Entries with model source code
○ ○ ○ ○
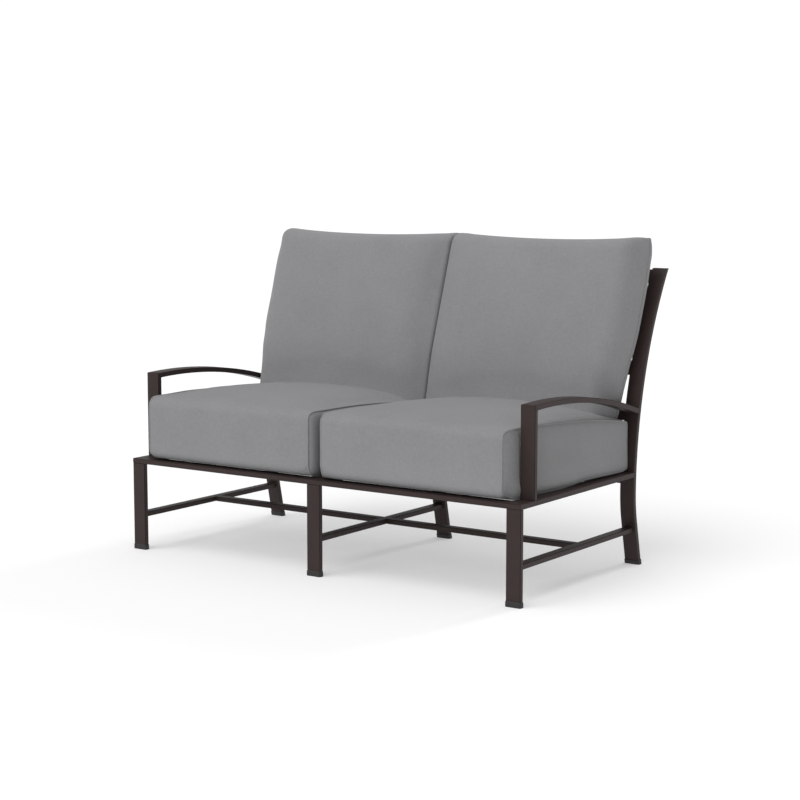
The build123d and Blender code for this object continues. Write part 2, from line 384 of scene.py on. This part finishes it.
filling = {
    "cloth": {
        "quality": 5,
        "mass": 0.25,
        "tension_stiffness": 20,
        "compression_stiffness": 20,
        "shear_stiffness": 8,
        "bending_stiffness": 0.8,
        "use_pressure": True,
        "uniform_pressure_force": 3.5,
        "shrink_max": 0.02,         # how much the seam draws the cloth in
    },
    "frames": 20,
    "mostMove": 0.006,              # m
    "atSeam": 0.25,                 # the share of its move that a seam keeps
    "seamReach": 0.07,              # from this far off, m, the cloth moves freely
    "restReach": 0.09,              # and from this high above what it rests on
}


def holdSteady(piece, start, seamGroup, under):
    # sewn edges and whatever rests on something below hardly move when the cover is filled
    group = piece.vertex_groups[seamGroup].index
    sewn = [v.index for v in piece.data.vertices if any(g.group == group for g in v.groups)]
    tree = KDTree(len(sewn))
    for i in sewn:
        tree.insert(start[i], i)
    tree.balance()
    far = np.array([tree.find(place)[2] for place in start])
    atSeam = filling["atSeam"]
    offSeam = atSeam + (1 - atSeam) * softStep(far, 0, filling["seamReach"])
    return offSeam * softStep(start[:, 2] - under, 0, filling["restReach"])


def puffUp(piece, seamGroup, under, keepOff=None, free=1):
    # the cover is filled: cloth under pressure with no weight, and no point moves further
    # than mostMove
    start = readPoints(piece)
    pickOnly(piece)
    cloth = piece.modifiers.new("filling", "CLOTH")
    for key, value in filling["cloth"].items():
        setattr(cloth.settings, key, value)
    cloth.settings.effector_weights.gravity = 0
    cloth.settings.vertex_group_shrink = seamGroup
    cloth.collision_settings.use_collision = False
    cloth.point_cache.frame_start = 1
    cloth.point_cache.frame_end = filling["frames"]
    for step in range(1, filling["frames"] + 1):
        scene.frame_set(step)
    bpy.ops.object.modifier_apply(modifier=cloth.name)
    scene.frame_set(1)
    move = readPoints(piece) - start
    far = np.linalg.norm(move, axis=1, keepdims=True)
    mostMove = filling["mostMove"]
    move *= np.tanh(far / mostMove) * mostMove / np.maximum(far, 1e-9)
    move *= (holdSteady(piece, start, seamGroup, under) * free)[:, None]
    place = start + move
    if keepOff:
        keepOff(place)
    writePoints(piece, place)
    print("filled", piece.name, "- largest move", round(float(far.max()) * 1000, 1), "mm")


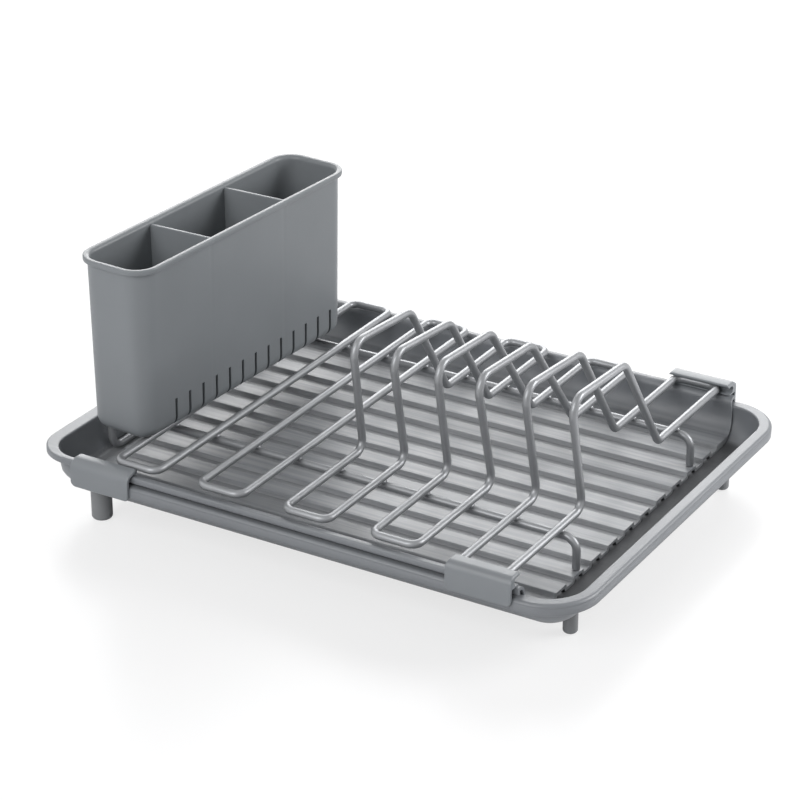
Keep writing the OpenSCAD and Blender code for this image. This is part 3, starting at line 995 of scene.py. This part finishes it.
@dataclass
class WireRack:
    """The plate rack: five loops of wire on two bars, and the wire under the caddy.

    Sizes are in millimetres. The plate holders are bent by hand, so that each wire's bends
    stand a little apart from the next one's: by its shift along Y and its rise along Z.
    """

    coat: bpy.types.Material
    sweep: Group = field(default_factory=wire_group)
    wire_d: float = 4.8
    height: float = 46.7
    first_x: float = -124.0
    pitch: float = 29.0
    loop_end: float = 132.0
    clip_loop_end: float = 138.0
    loop_corner: float = 6.0
    loop_count: int = 5
    flat_loops: int = 2
    holder_bends: tuple[float, ...] = (7.0, 9.0, 12.0, 7.0)
    foot_front: float = -45.0
    tip_front: Point = (-61.0, 120.6)
    tip_back: Point = (4.3, 116.2)
    foot_back: float = 54.0
    tip_front_shift: tuple[float, ...] = (5, 1, 1, -4, -2, -1)
    tip_front_rise: tuple[float, ...] = (-1.5, 0, -0.5, 0.5, 1, 0)
    tip_back_shift: tuple[float, ...] = (5, 2, -1, -5, 0, -1)
    tip_back_rise: tuple[float, ...] = (-2, -1.5, 0, 0.5, 0, 0.5)
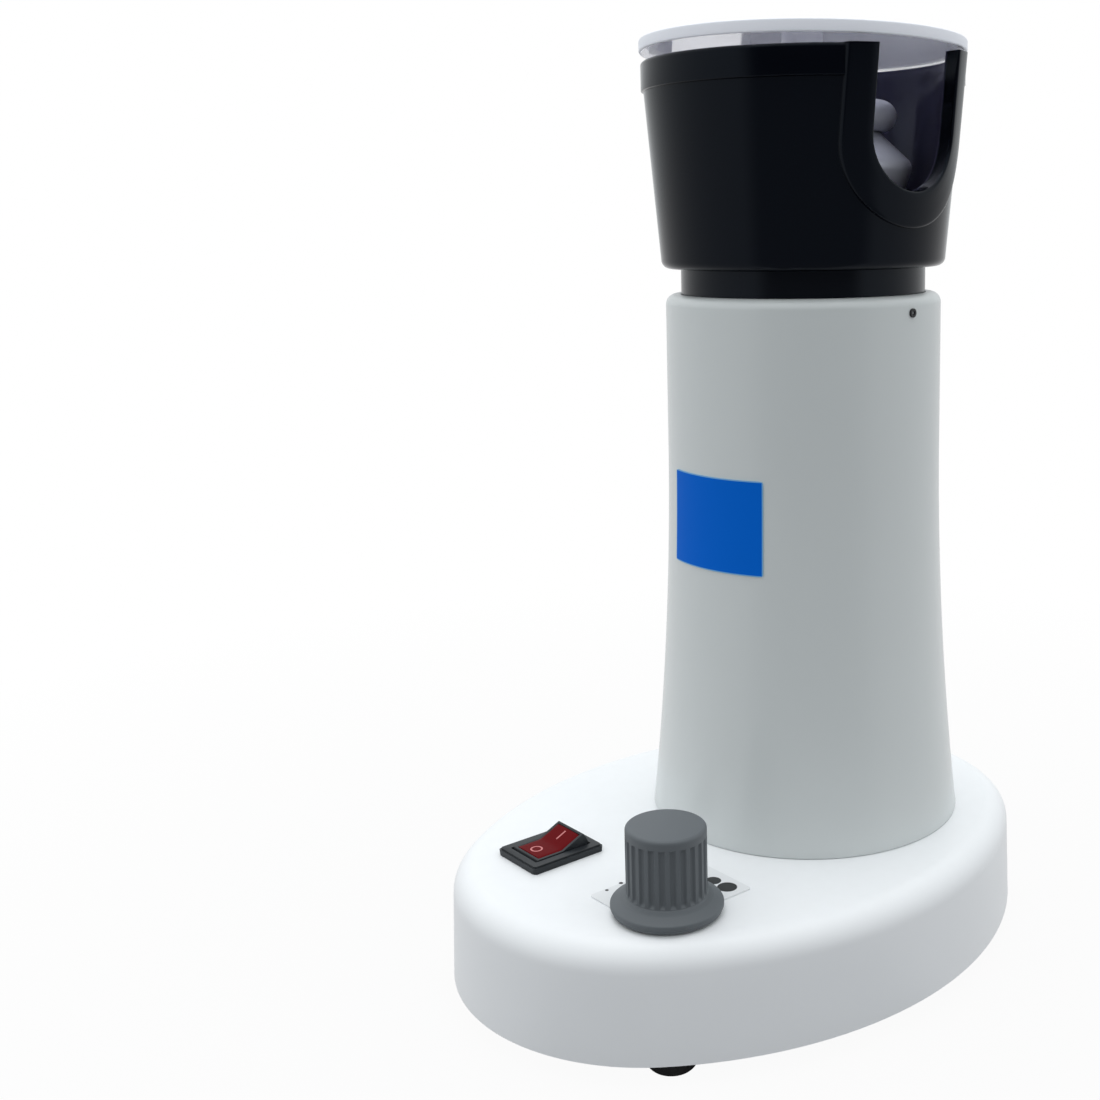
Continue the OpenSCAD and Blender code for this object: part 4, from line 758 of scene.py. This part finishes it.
def red_lens():
    """The rocker's red lens: its face follows the rocker's, domed a little across, and falls away in
    a round edge; the rim goes down to a flat underside."""
    half_wide, front, back = LENS_HALF, -9.2, 7.2
    u = np.linspace(-1, 1, 33)
    v = np.linspace(-1, 1, 65)
    across, along = np.meshgrid(u, v)
    x = np.sign(across) * (1 - (1 - np.abs(across)) ** 1.6) * half_wide
    y = (front + back) / 2 + np.sign(along) * (1 - (1 - np.abs(along)) ** 1.6) * (back - front) / 2
    edge = np.maximum((np.abs(x) / half_wide) ** 14, (np.abs(along)) ** 60)
    z = rocker_height(y) + LENS_FACE - 0.4 * edge + LENS_DOME * (1 - (x / half_wide) ** 2)
    face = np.stack([SWITCH[0] + x, SWITCH[1] + y, PIVOT + z], -1)
    under = face.copy()
    under[..., 2] = PIVOT + rocker_height(y) - 0.95
    side = np.stack([border(face), border(under)])
    make("red_lens", [(face, False), (under, False), (side, True)], LENS, "rocker",
         ["rocker_lens"], sharp=50)


def rocker_marks():
    """Pale moulded marks on the lens: a ring on its front half and a bar on its back half, each a
    flat strip that follows the lens's face."""
    def on_face(x, y, lift):
        z = rocker_height(y) + LENS_FACE + LENS_DOME * (1 - (x / LENS_HALF) ** 2) + lift
        return np.stack([SWITCH[0] + x, SWITCH[1] + y, PIVOT + z], -1)

    a = np.linspace(0, 2 * math.pi, 48, endpoint=False)
    section = np.array([
        (1.55, -0.1), (1.55, 0.04), (1.65, 0.07), (2.0, 0.07), (2.1, 0.04), (2.1, -0.1), (1.55, -0.1)])
    r, lift = section[:, :1], section[:, 1:]
    ring = on_face(r * np.cos(a), -5.8 + r * np.sin(a), lift + 0 * a)
    t = np.linspace(-1.9, 1.9, 12)
    bar_section = np.array([(-0.3, -0.1), (-0.3, 0.05), (0.3, 0.05), (0.3, -0.1), (-0.3, -0.1)])
    bx, bl = bar_section[:, :1], bar_section[:, 1:]
    bar = on_face(bx + 0 * t, 4.2 + t + 0 * bx, bl + 0 * t)
    ends = [np.stack([bar[:2, k], bar[[3, 2], k]]) for k in (0, -1)]
    make("rocker_marks", [(ring, True), (bar, False), *[(e, False) for e in ends]], PRINT_PALE, "rocker")


# ---- Every other piece, from its CAD solid ----


def reshaped(mesh, change):
    """Moves a mesh's points, in millimetres, by change(x, y, z), which gives the three back."""
    flat = np.empty(len(mesh.vertices) * 3, np.float32)
    mesh.vertices.foreach_get("co", flat)
    x, y, z = flat.reshape(-1, 3).astype(float).T / MM
    moved = np.stack(change(x, y, z), -1) * MM
    mesh.vertices.foreach_set("co", moved.astype(np.float32).ravel())
    mesh.update()


def full_width(x, y, z):
    """The switch at its photographed width: the rocker and its well grow by a quarter, and the bezel
    by 1.4 mm on each side, while the body under the stand's top and the pin's ends stay within
    their place."""
    away = np.abs(x - SWITCH[0])
    above = np.interp(away, [0, 5.8, 6.1, 9.5], [0, 7.2, 7.5, 10.9])
    below = np.interp(away, [0, 5.8, 6.1, 6.8, 7.8, 9.5], [0, 7.2, 7.5, 7.65, 7.8, 10.9])
    wide = np.where(z > STAND_TOP + 1.5, above, below)
    return SWITCH[0] + np.sign(x - SWITCH[0]) * wide, y, z


def raised_rocker(x, y, z):
    """The rocker, wider, and behind its pivot steeper on top."""
    x, y, z = full_width(x, y, z)
    extra = (ROCKER_TILT - SOLID_TILT) * np.clip(y - SWITCH[1], 0, None)
    return x, y, z + np.where(z > PIVOT + 2, extra, 0)


def settled_hub(x, y, z):
    """The hub's upper part follows the leaning lid."""
    return x, y, np.where(z > LID_BOTTOM - 3, leaned(y, z), z)


RESHAPED = {"switch_housing": full_width, "switch_rocker": raised_rocker, "lid_hub": settled_hub}


def dressed(node, body, look, bevel):
    """A CAD solid with its loose triangles joined, its flat areas made single faces, its shape changed
    where RESHAPED says so, and its edges rounded over bevel millimetres."""
    mesh = frame["nodes"][node].data.copy()
    mesh.name = node + "_dressed"
    work = bmesh.new()
    work.from_mesh(mesh)
    bmesh.ops.remove_doubles(work, verts=work.verts, dist=2e-6)
    bmesh.ops.dissolve_limit(work, angle_limit=math.radians(0.2), verts=work.verts, edges=work.edges)
    work.to_mesh(mesh)
    work.free()
    if node in RESHAPED:
        reshaped(mesh, RESHAPED[node])
    mesh.shade_smooth()
    mesh.set_sharp_from_angle(angle=math.radians(SHARP_CAD))
    piece = place(node + "_dressed", mesh, look, body, [node])
    return round_bevel(piece, bevel) if bevel else piece


# Each node's finish, and the rounding of its edges in millimetres
DRESS = {
    "base_housing": (WHITE_ENAMEL, 0.3), "base_plate": (PLATE_PAINT, 0.2), "rubber_feet": (FOOT_RUBBER, 0.3),
    "foot_screws": (ZINC, 0.1), "cord_gland": (NYLON, 0.2), "gland_nut": (NYLON, 0.3),
    "column_screws": (ZINC, 0.1), "neck_screws": (BLACK_OXIDE, 0.08), "outlet_guard": (GUARD_WIRE, 0),
    "guard_screws": (ZINC, 0.08), "deflector_spacer": (SPUN, 0.15), "deflector_stud": (ZINC, 0.1),
    "deflector_nut": (ZINC, 0.2), "lid_hub": (SPUN, 0.2), "heater_tube": (HEATER_STEEL, 0.1),
    "heater_screws": (ZINC, 0.08), "mica_board_long": (MICA, 0.1), "mica_board_cross": (MICA, 0.1),
    "heating_coil": (NICHROME, 0), "thermal_cutout": (CUTOUT, 0.15), "fan_frame": (FAN_PLASTIC, 0.2),
    "fan_rotor": (FAN_PLASTIC, 0), "fan_screws": (ZINC, 0.1), "switch_housing": (SWITCH_PLASTIC, 0.3),
    "switch_rocker": (SWITCH_PLASTIC, 0.25), "switch_terminals": (BRASS, 0.08),
    "scale_plate": (SCALE_WHITE, 0.08), "pot_shaft": (STEEL, 0.1), "pot_body": (POT_CASE, 0.1),
    "pot_washer": (ZINC, 0.08), "pot_nut": (BRASS, 0.1),
    "control_board": (BOARD, 0.1), "board_screws": (ZINC, 0.08), "transformer_core": (CORE, 0.2),
    "transformer_winding": (WINDING, 0.2), "triac": (EPOXY, 0.1), "heatsink": (SINK, 0.1),
    "capacitors": (SLEEVE, 0.3), "terminal_block": (BLOCK, 0.15),
}


def dress_the_rest():
    """Dresses every CAD node of the table above, on its own body."""
    record = frame["record"]
    bodies = {node: body for body, nodes in record["behaviour"]["bodies"].items() for node in nodes}
    for node, (look, bevel) in DRESS.items():
        dressed(node, bodies[node], look, bevel)


# ---- Studio ----


TENT_WALL, TENT_TOP = 0.92, 0.30            # how bright the tent's walls are, and what its roof adds
OPENING = (0.800, -0.600, 0.0)             # the tent's open side, where the photographer stands


def open_side(tree, toward):
    """A mask that is 1 in the tent's open side and 0 outside it: the level part of a direction,
    against the middle of the opening."""
    level = put(tree, "ShaderNodeVectorMath", {"operation": "MULTIPLY"}, i0=toward, i1=(1.0, 1.0, 0.0))
    unit = put(tree, "ShaderNodeVectorMath", {"operation": "NORMALIZE"}, i0=level.outputs[0])
    alike = put(tree, "ShaderNodeVectorMath", {"operation": "DOT_PRODUCT"}, i0=unit.outputs[0], i1=OPENING)
    return put(tree, "ShaderNodeMapRange", {"interpolation_type": "SMOOTHSTEP"}, Value=alike.outputs["Value"],
               From_Min=0.60, From_Max=0.80).outputs[0]


def floor():
    """A wide pale floor. Near the warmer it keeps some of its real light, and so the shadow; further
    out, and to the camera and in reflections, it turns into the white of the backdrop."""
    a = np.linspace(0, 2 * math.pi, 96, endpoint=False)
    r = np.array([[0.0], [0.3], [0.8], [2.0], [6.0]])   # rings, in metres
    grid = np.stack([r * np.cos(a), r * np.sin(a), 0 * r * a], -1) / MM
    mesh = bpy.data.meshes.new("floor")
    mesh.from_pydata(grid.reshape(-1, 3) * MM, [], quads(len(r), len(a), 0, True).tolist())
    obj = bpy.data.objects.new("floor", mesh)
    bpy.context.scene.collection.objects.link(obj)
    obj.location.z = -0.0002
    material = bpy.data.materials.new("pale floor")
    material.use_nodes = True
    tree = material.node_tree
    tree.nodes.clear()
    lit = put(tree, "ShaderNodeBsdfDiffuse", None, Color=(0.36, 0.36, 0.37, 1))
    white = put(tree, "ShaderNodeEmission", None, Color=(1, 1, 1, 1), Strength=1.0)
    where = put(tree, "ShaderNodeTexCoord").outputs["Object"]
    away = put(tree, "ShaderNodeVectorMath", {"operation": "LENGTH"}, i0=where).outputs["Value"]
    share = put(tree, "ShaderNodeMapRange", None, Value=away, From_Min=0.08, From_Max=0.5, To_Min=0.95,
                To_Max=1.0)
    path = put(tree, "ShaderNodeLightPath").outputs
    lit_side = sums(tree, "SUBTRACT", 1.0, open_side(tree, where))
    mirrored = sums(tree, "MULTIPLY", path["Is Glossy Ray"], sums(tree, "MULTIPLY", lit_side, 0.8))
    seen = sums(tree, "MAXIMUM", path["Is Camera Ray"], mirrored)
    seen = sums(tree, "MAXIMUM", seen, path["Is Transmission Ray"])
    mix = put(tree, "ShaderNodeMixShader", None, i0=sums(tree, "MULTIPLY", share.outputs[0], seen),
              i1=lit.outputs[0], i2=white.outputs[0])
    out = put(tree, "ShaderNodeOutputMaterial")
    tree.links.new(mix.outputs[0], out.inputs["Surface"])
    mesh.materials.append(material)


def white_room():
    """The world: plain white to the camera, and as light a soft white tent that is bright above and
    all round the warmer, apart from a dark opening on the photographer's side."""
    world = bpy.data.worlds.new("white room")
    bpy.context.scene.world = world
    world.use_nodes = True
    tree = world.node_tree
    tree.nodes.clear()
    toward = put(tree, "ShaderNodeTexCoord").outputs["Generated"]
    up = put(tree, "ShaderNodeSeparateXYZ", None, Vector=toward).outputs["Z"]
    above = put(tree, "ShaderNodeMapRange", {"interpolation_type": "SMOOTHSTEP"}, Value=up, From_Min=0.1,
                From_Max=0.9, To_Min=0.0, To_Max=TENT_TOP)
    under_roof = put(tree, "ShaderNodeMapRange", None, Value=up, From_Min=0.65, From_Max=0.35).outputs[0]
    dark = sums(tree, "MULTIPLY", sums(tree, "MULTIPLY", open_side(tree, toward), under_roof), 0.9)
    wall = sums(tree, "MULTIPLY", sums(tree, "SUBTRACT", 1.0, dark), TENT_WALL)
    tent = put(tree, "ShaderNodeBackground", None, Color=(0.955, 0.985, 1.0, 1),
               Strength=sums(tree, "ADD", above.outputs[0], wall))
    white = put(tree, "ShaderNodeBackground", None, Color=(1, 1, 1, 1), Strength=1.0)
    path = put(tree, "ShaderNodeLightPath").outputs
    seen = sums(tree, "MAXIMUM", path["Is Camera Ray"], path["Is Transmission Ray"])
    mix = put(tree, "ShaderNodeMixShader", None, i0=seen, i1=tent.outputs[0], i2=white.outputs[0])
    out = put(tree, "ShaderNodeOutputWorld")
    tree.links.new(mix.outputs[0], out.inputs["Surface"])


def softbox(name, at, toward, size, power):
    """A square area lamp at a point, aimed at another, both in metres."""
    lamp = bpy.data.lights.new(name, "AREA")
    lamp.size = size
    lamp.energy = power
    obj = bpy.data.objects.new(name, lamp)
    obj.location = at
    obj.rotation_euler = (Vector(toward) - Vector(at)).to_track_quat("-Z", "Y").to_euler()
    bpy.context.scene.collection.objects.link(obj)


def photographer():
    """The photograph's own camera: its place, aim and roll, with the lens and shift in a square frame."""
    aim = Vector((-0.75100, 0.64140, -0.15687))
    turn, roll = math.radians(49.5), math.radians(-0.8)
    level = Vector((math.cos(turn), math.sin(turn), 0))
    over = level.cross(aim)
    right = level * math.cos(roll) + over * math.sin(roll)
    up = over * math.cos(roll) - level * math.sin(roll)
    data = bpy.data.cameras.new("photographer")
    data.sensor_width = 36.0
    data.lens = 46.80
    data.shift_x, data.shift_y = -0.1402, -0.0959
    camera = bpy.data.objects.new("photographer", data)
    facing = Matrix((right, up, -aim)).transposed().to_4x4()
    camera.matrix_world = Matrix.Translation((0.35839, -0.32217, 0.25334)) @ facing
    bpy.context.scene.collection.objects.link(camera)
    bpy.context.scene.camera = camera


photographer()
column_tube()
blank_panel()
neck()
cup()
deflector()
lid_disc()
fluted_knob()
heat_marks()
red_lens()
rocker_marks()
dress_the_rest()
floor()
white_room()
softbox("top softbox", (-0.1, 0.1, 1.35), (0, 0.02, 0.1), 0.9, 4.0)
bpy.context.scene.view_settings.view_transform = "Standard"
○ ○ ○ ○
** Stated goal **
Please write out the material word for word from its first line through the line holding "return offSeam *", including both, and no line past it.

** Output of the task **
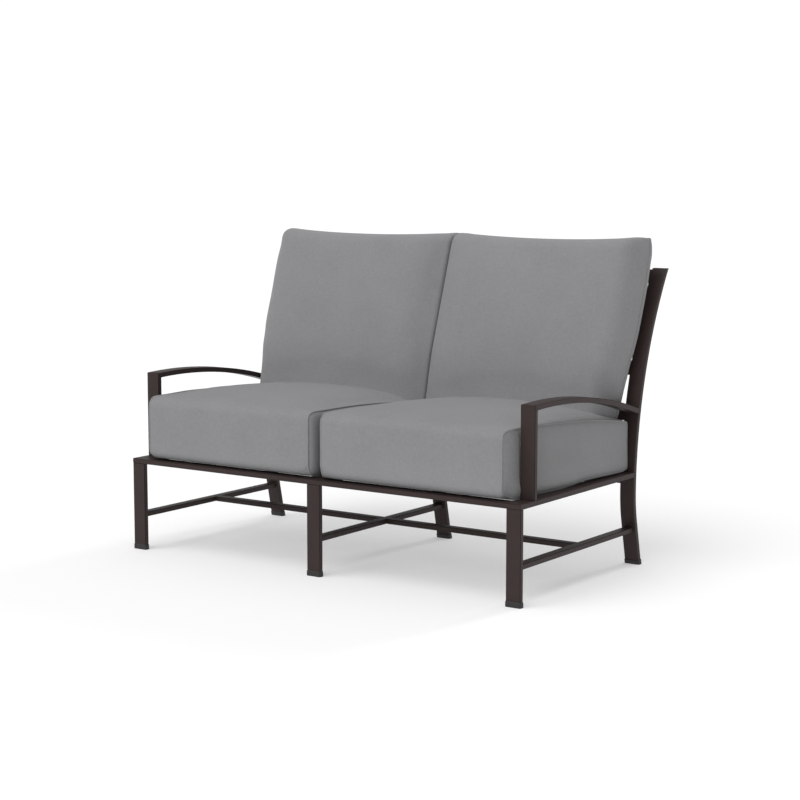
The build123d and Blender code for this object continues. Write part 2, from line 384 of scene.py on. This part finishes it.
filling = {
    "cloth": {
        "quality": 5,
        "mass": 0.25,
        "tension_stiffness": 20,
        "compression_stiffness": 20,
        "shear_stiffness": 8,
        "bending_stiffness": 0.8,
        "use_pressure": True,
        "uniform_pressure_force": 3.5,
        "shrink_max": 0.02,         # how much the seam draws the cloth in
    },
    "frames": 20,
    "mostMove": 0.006,              # m
    "atSeam": 0.25,                 # the share of its move that a seam keeps
    "seamReach": 0.07,              # from this far off, m, the cloth moves freely
    "restReach": 0.09,              # and from this high above what it rests on
}


def holdSteady(piece, start, seamGroup, under):
    # sewn edges and whatever rests on something below hardly move when the cover is filled
    group = piece.vertex_groups[seamGroup].index
    sewn = [v.index for v in piece.data.vertices if any(g.group == group for g in v.groups)]
    tree = KDTree(len(sewn))
    for i in sewn:
        tree.insert(start[i], i)
    tree.balance()
    far = np.array([tree.find(place)[2] for place in start])
    atSeam = filling["atSeam"]
    offSeam = atSeam + (1 - atSeam) * softStep(far, 0, filling["seamReach"])
    return offSeam * softStep(start[:, 2] - under, 0, filling["restReach"])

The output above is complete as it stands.